> Problem details: Repeat the material exactly, every line of it.

> Data provided:

------------------------------------------------------------------------

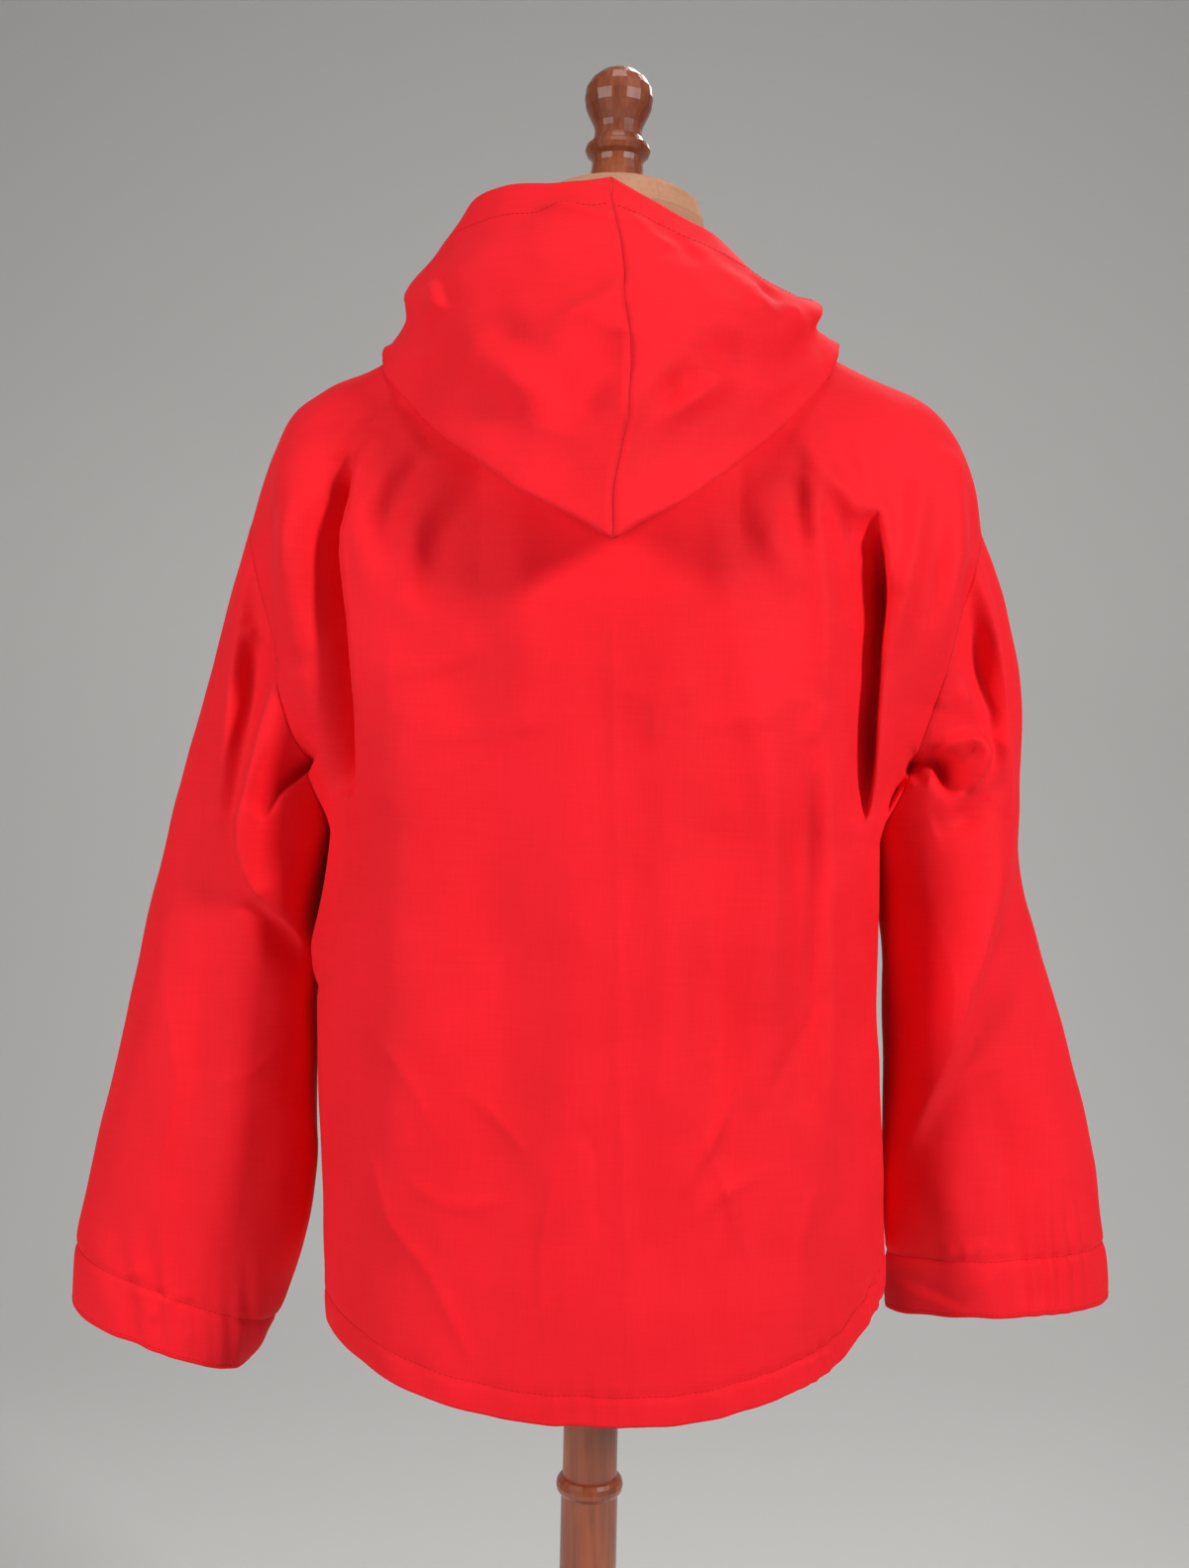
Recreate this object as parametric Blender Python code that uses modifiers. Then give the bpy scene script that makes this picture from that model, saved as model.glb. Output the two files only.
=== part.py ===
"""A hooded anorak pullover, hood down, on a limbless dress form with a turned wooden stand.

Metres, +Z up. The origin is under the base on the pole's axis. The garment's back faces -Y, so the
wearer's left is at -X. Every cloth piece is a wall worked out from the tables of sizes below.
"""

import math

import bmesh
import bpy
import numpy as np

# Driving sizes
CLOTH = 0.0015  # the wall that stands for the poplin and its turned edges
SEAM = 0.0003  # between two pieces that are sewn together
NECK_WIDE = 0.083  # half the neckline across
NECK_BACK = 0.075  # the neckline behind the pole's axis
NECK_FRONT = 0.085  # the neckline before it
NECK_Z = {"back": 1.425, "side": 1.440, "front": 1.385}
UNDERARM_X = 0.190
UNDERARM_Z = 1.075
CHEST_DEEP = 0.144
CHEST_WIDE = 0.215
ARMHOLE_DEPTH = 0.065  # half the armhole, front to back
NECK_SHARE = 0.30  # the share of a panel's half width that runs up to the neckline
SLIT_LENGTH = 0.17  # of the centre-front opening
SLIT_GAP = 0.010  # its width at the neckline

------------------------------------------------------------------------

> Finished exercise:
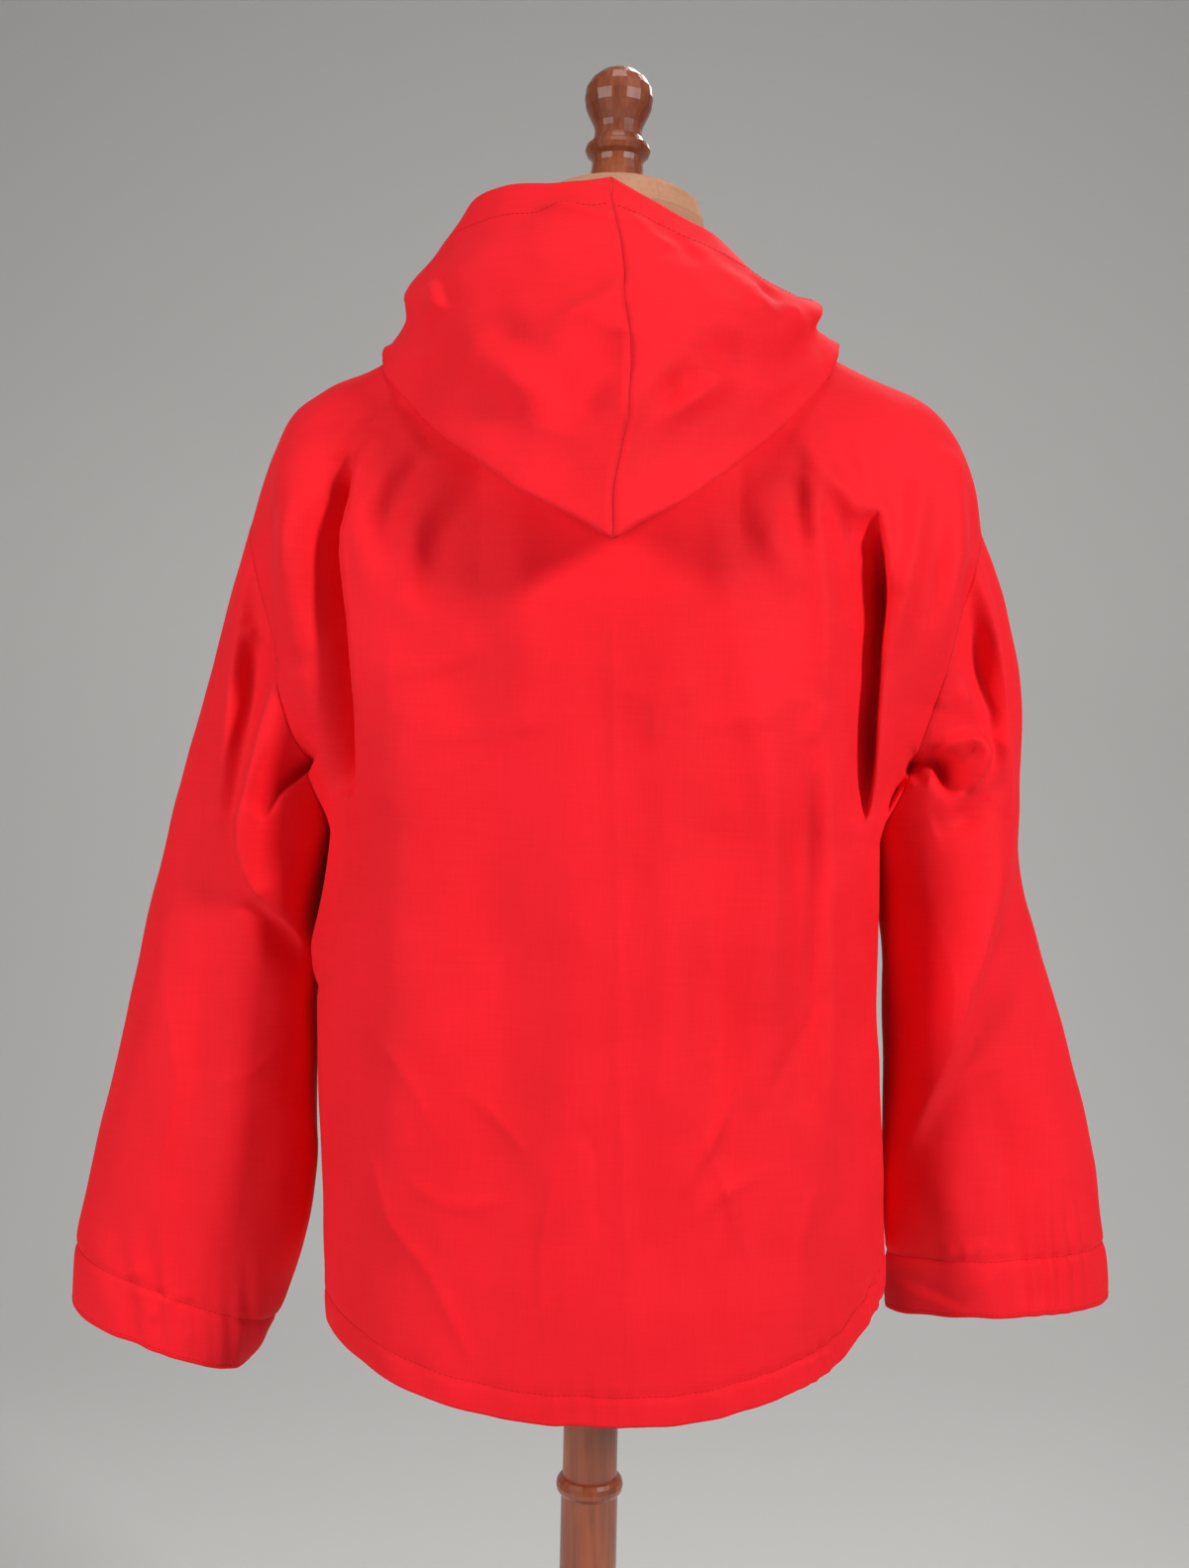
Recreate this object as parametric Blender Python code that uses modifiers. Then give the bpy scene script that makes this picture from that model, saved as model.glb. Output the two files only.
=== part.py ===
"""A hooded anorak pullover, hood down, on a limbless dress form with a turned wooden stand.

Metres, +Z up. The origin is under the base on the pole's axis. The garment's back faces -Y, so the
wearer's left is at -X. Every cloth piece is a wall worked out from the tables of sizes below.
"""

import math

import bmesh
import bpy
import numpy as np

# Driving sizes
CLOTH = 0.0015  # the wall that stands for the poplin and its turned edges
SEAM = 0.0003  # between two pieces that are sewn together
NECK_WIDE = 0.083  # half the neckline across
NECK_BACK = 0.075  # the neckline behind the pole's axis
NECK_FRONT = 0.085  # the neckline before it
NECK_Z = {"back": 1.425, "side": 1.440, "front": 1.385}
UNDERARM_X = 0.190
UNDERARM_Z = 1.075
CHEST_DEEP = 0.144
CHEST_WIDE = 0.215
ARMHOLE_DEPTH = 0.065  # half the armhole, front to back
NECK_SHARE = 0.30  # the share of a panel's half width that runs up to the neckline
SLIT_LENGTH = 0.17  # of the centre-front opening
SLIT_GAP = 0.010  # its width at the neckline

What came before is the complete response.